● Written task
Return the lines exactly as they stand, from the first of the material through the line containing "RIB_GAP = 0.25 * MM".

● Dataset excerpt
○ ○ ○ ○

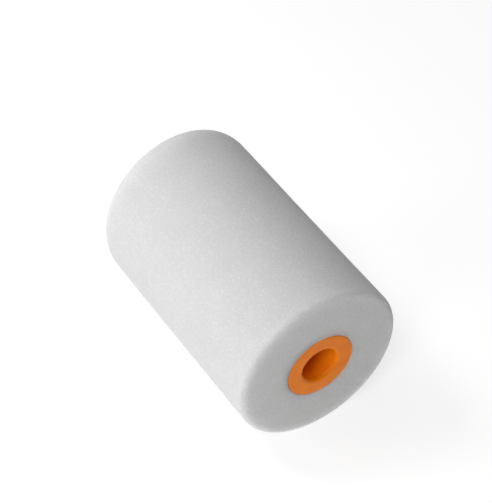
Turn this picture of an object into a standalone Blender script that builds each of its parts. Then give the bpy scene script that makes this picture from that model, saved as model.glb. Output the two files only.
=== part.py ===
"""Mini foam paint roller refill: a foam sleeve on a plastic core, with an open bush and a closed cap.

Everything is drawn about the local Z of the roller_axis empty, which is the axis that the roller turns
on. The empty lays that axis along world Y: local +Z, the open end, points to world -Y. The world origin
is the middle of the roller, and the roller lies on its side.
"""
import math

import bmesh
import bpy
from mathutils import Matrix

# Driving dimensions, in metres
MM = 0.001

SLEEVE_LENGTH = 55 * MM
FOAM_DIAMETER = 35 * MM
FOAM_FRONT_EDGE_RADIUS = 1.3 * MM
FOAM_REAR_EDGE_RADIUS = 5.2 * MM

CORE_OUTER_DIAMETER = 14.4 * MM
CORE_WALL = 1.2 * MM

FLANGE_DIAMETER = 14.5 * MM
FLANGE_THICKNESS = 1.4 * MM
FLANGE_EDGE_RADIUS = 0.4 * MM

AXLE_DIAMETER = 6 * MM
AXLE_CLEARANCE = 0.3 * MM
BUSH_BARREL_LENGTH = 12 * MM
FUNNEL_MOUTH_RADIUS = 3.75 * MM
FUNNEL_LIP_RADIUS = 0.9 * MM
FUNNEL_DEPTH = 4.5 * MM

CAP_SKIRT_LENGTH = 5 * MM
CAP_SKIRT_WALL = 0.7 * MM
CAP_DISH_RADIUS = 4.6 * MM
CAP_DISH_DEPTH = 0.5 * MM

RIB_COUNT = 6
RIB_WIDTH = 0.8 * MM
RIB_HEIGHT = 0.2 * MM
RIB_GAP = 0.25 * MM

FINGER_COUNT = 4
FINGER_LENGTH = 9 * MM
FINGER_WIDTH = 2.9 * MM
FINGER_THICKNESS = 1.15 * MM
FINGER_BARB_HEIGHT = 0.5 * MM
FINGER_BARB_BELOW_TIP = 1.5 * MM

FIT_GAP = 0.3 * MM
BOND_GAP = 0.35 * MM
TURNED_STEPS = 32
ARC_STEPS = 4

# Radii and heights that follow from them
FRONT = SLEEVE_LENGTH / 2
REAR = -SLEEVE_LENGTH / 2
CORE_INNER_RADIUS = CORE_OUTER_DIAMETER / 2 - CORE_WALL
SPIGOT_RADIUS = CORE_INNER_RADIUS - RIB_GAP - RIB_HEIGHT
AXLE_BORE_RADIUS = (AXLE_DIAMETER + AXLE_CLEARANCE) / 2
CORE_HALF_LENGTH = FRONT - FLANGE_THICKNESS - FIT_GAP
FINGER_ROOT = REAR + FLANGE_THICKNESS + FIT_GAP
FINGER_TIP = FINGER_ROOT + FINGER_LENGTH
FINGER_HINGE_RADIUS = AXLE_BORE_RADIUS + FINGER_THICKNESS / 2


def clear_scene():
    for obj in list(bpy.data.objects):
        bpy.data.objects.remove(obj)


def make_collection(name):
    collection = bpy.data.collections.new(name)
    bpy.context.scene.collection.children.link(collection)
    return collection


def make_empty(name, collection, parent=None, location=(0, 0, 0), rotation=(0, 0, 0)):
    empty = bpy.data.objects.new(name, None)
    empty.empty_display_size = 5 * MM
    empty.parent = parent
    empty.location = location
    empty.rotation_euler = rotation
    collection.objects.link(empty)
    return empty


def make_material(name, color, roughness):
    material = bpy.data.materials.new(name)
    material.use_nodes = True
    shader = material.node_tree.nodes["Principled BSDF"]
    shader.inputs["Base Color"].default_value = (*color, 1)
    shader.inputs["Roughness"].default_value = roughness
    shader.inputs["Metallic"].default_value = 0
    return material


def arc(center, radius, start, end):
    """Points (r, z) on an arc, from start to end in degrees, counted from +r towards +z."""
    points = []
    for step in range(ARC_STEPS + 1):
        angle = math.radians(start + (end - start) * step / ARC_STEPS)
        points.append((center[0] + radius * math.cos(angle), center[1] + radius * math.sin(angle)))
    return points


def turned_piece(name, profile, closed, parent, collection, location=(0, 0, 0)):
    """Turn a profile of (r, z) points, drawn down its outer side, about local Z.

    The flats of the turned shape touch the true radius, and one flat faces each of local +X, +Y, -X, -Y.
    """
    half_step = math.pi / TURNED_STEPS
    mesh = bpy.data.meshes.new(name)
    # a corner of the polygon stands out by 1 / cos(half_step); the profile starts half a step before +X
    points = [(r, -r * math.tan(half_step), z) for r, z in profile]
    edges = [(i, i + 1) for i in range(len(points) - 1)]
    if closed:
        edges.append((len(points) - 1, 0))
    mesh.from_pydata(points, edges, [])
    piece = bpy.data.objects.new(name, mesh)
    piece.parent = parent
    piece.location = location
    collection.objects.link(piece)

    screw = piece.modifiers.new("Turn", "SCREW")
    screw.axis = "Z"
    screw.angle = 2 * math.pi
    screw.steps = TURNED_STEPS
    screw.render_steps = TURNED_STEPS
    screw.use_merge_vertices = True
    screw.merge_threshold = 0.01 * MM
    screw.use_smooth_shade = True
    return piece


def box_mesh(name, boxes):
    """One mesh of boxes, each given as (low corner, high corner, turn about Z)."""
    mesh = bpy.data.meshes.new(name)
    bm = bmesh.new()
    for low, high, turn in boxes:
        corners = bmesh.ops.create_cube(bm, size=1)["verts"]
        size = [h - l for l, h in zip(low, high)]
        middle = [(l + h) / 2 for l, h in zip(low, high)]
        bmesh.ops.scale(bm, vec=size, verts=corners)
        bmesh.ops.translate(bm, vec=middle, verts=corners)
        bmesh.ops.rotate(bm, cent=(0, 0, 0), matrix=Matrix.Rotation(turn, 3, "Z"), verts=corners)
    bm.to_mesh(mesh)
    bm.free()
    return mesh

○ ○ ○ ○

● Response for this exercise
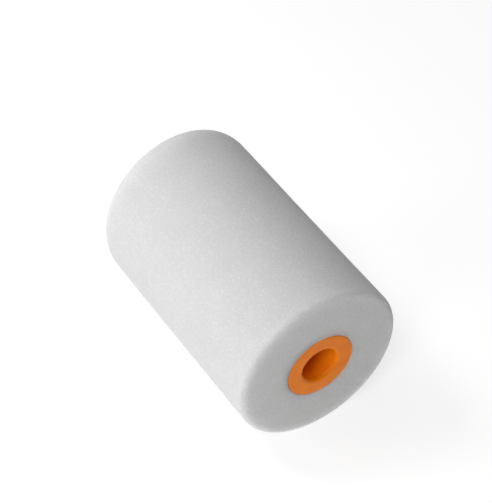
Turn this picture of an object into a standalone Blender script that builds each of its parts. Then give the bpy scene script that makes this picture from that model, saved as model.glb. Output the two files only.
=== part.py ===
"""Mini foam paint roller refill: a foam sleeve on a plastic core, with an open bush and a closed cap.

Everything is drawn about the local Z of the roller_axis empty, which is the axis that the roller turns
on. The empty lays that axis along world Y: local +Z, the open end, points to world -Y. The world origin
is the middle of the roller, and the roller lies on its side.
"""
import math

import bmesh
import bpy
from mathutils import Matrix

# Driving dimensions, in metres
MM = 0.001

SLEEVE_LENGTH = 55 * MM
FOAM_DIAMETER = 35 * MM
FOAM_FRONT_EDGE_RADIUS = 1.3 * MM
FOAM_REAR_EDGE_RADIUS = 5.2 * MM

CORE_OUTER_DIAMETER = 14.4 * MM
CORE_WALL = 1.2 * MM

FLANGE_DIAMETER = 14.5 * MM
FLANGE_THICKNESS = 1.4 * MM
FLANGE_EDGE_RADIUS = 0.4 * MM

AXLE_DIAMETER = 6 * MM
AXLE_CLEARANCE = 0.3 * MM
BUSH_BARREL_LENGTH = 12 * MM
FUNNEL_MOUTH_RADIUS = 3.75 * MM
FUNNEL_LIP_RADIUS = 0.9 * MM
FUNNEL_DEPTH = 4.5 * MM

CAP_SKIRT_LENGTH = 5 * MM
CAP_SKIRT_WALL = 0.7 * MM
CAP_DISH_RADIUS = 4.6 * MM
CAP_DISH_DEPTH = 0.5 * MM

RIB_COUNT = 6
RIB_WIDTH = 0.8 * MM
RIB_HEIGHT = 0.2 * MM
RIB_GAP = 0.25 * MM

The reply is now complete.